Shortly after this, Thabaton's brothers return home from work and discover that Thabaton is missing. They ask the old woman about their sister, and she tells them about Keibu Keioiba. The seven brothers prepare their weapons and set out in search of their sister. Keibu Keioiba has not eaten Thabaton. Instead, he has forced Thabaton to become his wife, and they live together in the forest. The brothers never stop searching for their sister. One day, they see Thabaton. When they get close to her, they see that she is with a man and has a baby with her. The brothers discreetly signal to Thabaton so that she knows they have arrived. When Keibu Keioiba goes away for a hunt, Thabaton meet her brothers and they plan her escape.

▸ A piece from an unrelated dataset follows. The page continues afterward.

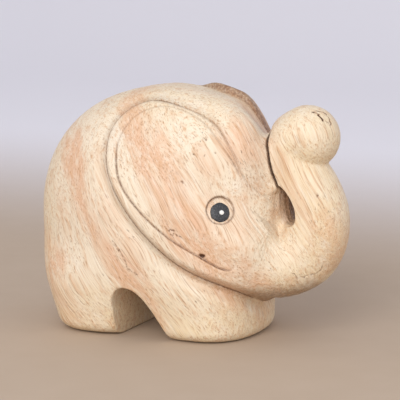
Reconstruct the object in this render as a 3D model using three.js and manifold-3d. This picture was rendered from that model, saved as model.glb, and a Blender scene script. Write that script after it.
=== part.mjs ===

When Keibu Keioiba returns, Thabaton gives him a hollow utong (bamboo pipe) open at both ends. She tells Keibu Keioiba to fetch water from the stream with the utong. In Keibu Keioiba's absence, the brothers burn down Keibu Keioiba's house, kill the baby, and run away with their sister. On the other hand, Keibu Keioiba could not collect water with the utong; when he tried, the water leaked. A crow, observing his activities from a treetop mocked his foolishness. Keibu Keioiba returns home to find his son dead, his wife missing, and his house burnt to the ground. His anger knew no bounds. He charges back to the home of Thabaton and her brothers, who have prepared their weapons. As soon as Keibu Keioiba approaches them, they attack. Finally, Keibu Keioiba dies at the hands of the Thabaton's seven brothers. Thabaton and her seven brothers live happily ever after.

==Film==
In the 2009 Meitei language animated film, Keibu Keioiba, the character of Keibu-Kei-Oiba was uniquely designed to a humanoid tiger, which had to speak dialogues in human voices. The facial structure of the character was twisted out of the normal shape of a real tiger to a little bit extend. It was done so as to bring adjustment to the human voice and the speaking actions during digitalisation. Artist Bhumenjoy faced great challenges in making the visual character of Keibu Kei-Oiba, as the character is about the combination of a human and a beast. Various faded colours were used by the drawing team to adapt to the story.

==Theatre==
Yamata Amasung Keibu Keioiba, Yamata-no-Orochi and Keibu Keioiba, is a Meitei-language play that interweaves the stories of the two legendary creatures, Keibu Keioiba and Yamata-no-Orochi of Japanese mythology. The role of Keibu Keioiba was firstly played by Kshetrimayum Priyobrata and then secondly played by Pangambam Tyson Meitei.